前記で得られたペーストをアルミニウム集電体シートに乾燥後の厚さが100μmとなるように塗工し、乾燥およびプレス圧延を行ない、直径が16mmとなるように切り出すことにより、正極板を得た。
アルゴンガス雰囲気中で、前記で得られた正極板と対極板(リチウム板)との間にポリエチレン製の多孔膜セパレータ(厚さ:25μm、空孔率:45%)を介在させて正極板の電極層と対極板とを対向させて重ね合わせ、得られた積層体をトムセル〔有限会社日本トムセル製、商品名:TOMCELL(登録商標)〕内に入れた。
次に、アルゴンガス雰囲気中で、プロピレンカーボネート50容量部およびジメチルエーテル50容量部の割合で混合した溶液にLiPF6を溶解させ、当該LiPF6の濃度が1mol/Lである非水電解液を調製し、この非水電解液を前記トムセル内に入れ、トムセルを封止することにより、非水電解質二次電池を作製した。
前記で得られた非水電解質二次電池に終止電圧が4.3Vとなるまで0.2Cの定電流で充電し、次いで終止電圧が3.0Vとなるまで0.2Cで非水電解質二次電池の放電を行なった。なお、充放電サイクルに伴う放電容量変化が十分に小さくなった3サイクル目の放電容量を初期放電容量とした。

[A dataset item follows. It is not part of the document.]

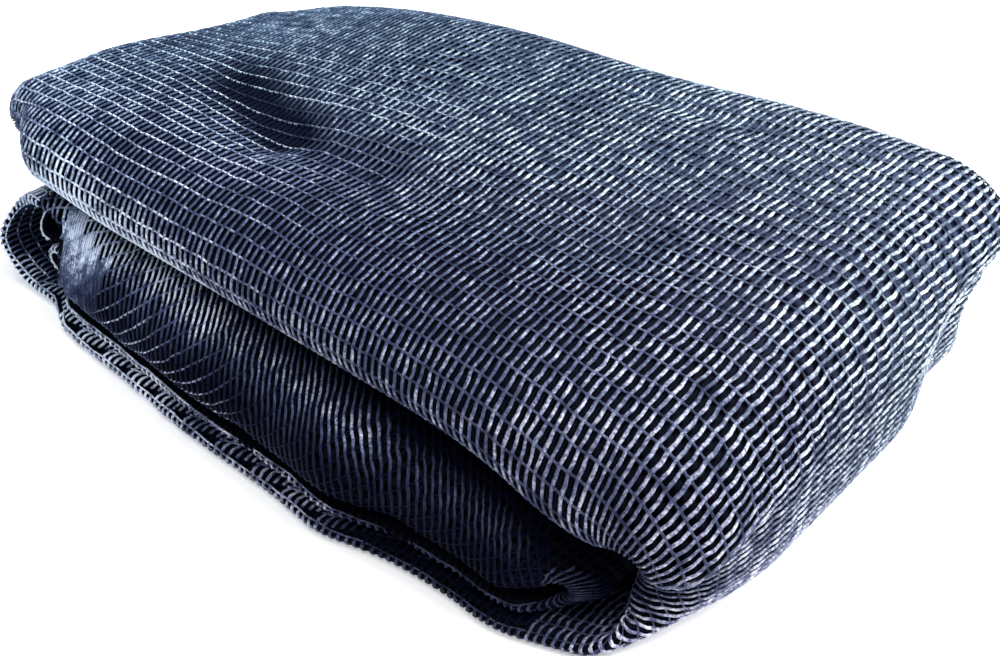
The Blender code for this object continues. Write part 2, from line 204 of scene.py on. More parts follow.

実施例6~8で得られたフッ素含有リチウム複合遷移金属酸化物粒子および比較例1~3で得られたフッ素を含有しないリチウム複合遷移金属酸化物粒子の初期放電容量を表2に示す。
表2に示された結果から、実施例6~8で得られたフッ素含有リチウム複合遷移金属酸化物粒子は、それぞれ比較例1~3で得られたフッ素を含有しないリチウム複合遷移金属酸化物粒子と対比して、初期放電容量が大きいことがわかる。
実験例3
実施例6~8で得られたフッ素含有リチウム複合遷移金属酸化物粒子および比較例1~3で得られたフッ素を含有しないリチウム複合遷移金属酸化物粒子を用い、0.5C充電-0.5C放電を繰り返す試験、いわゆるサイクル試験を50サイクル行なった後、各トムセルの放電容量を調べた。この50サイクル目の放電容量を表3に示す。
表3に示された結果から、実施例6~8で得られたフッ素含有リチウム複合遷移金属酸化物粒子は、それぞれ比較例1~3で得られたフッ素を含有しないリチウム複合遷移金属酸化物粒子と対比して、放電容量が高水準で維持されることがわかる。
以上の結果から、本発明の非水電解質二次電池は、フッ素含有リチウム複合遷移金属酸化物粒子が用いられているので、初期充放電容量が大きく、サイクル特性にも優れていることがわかる。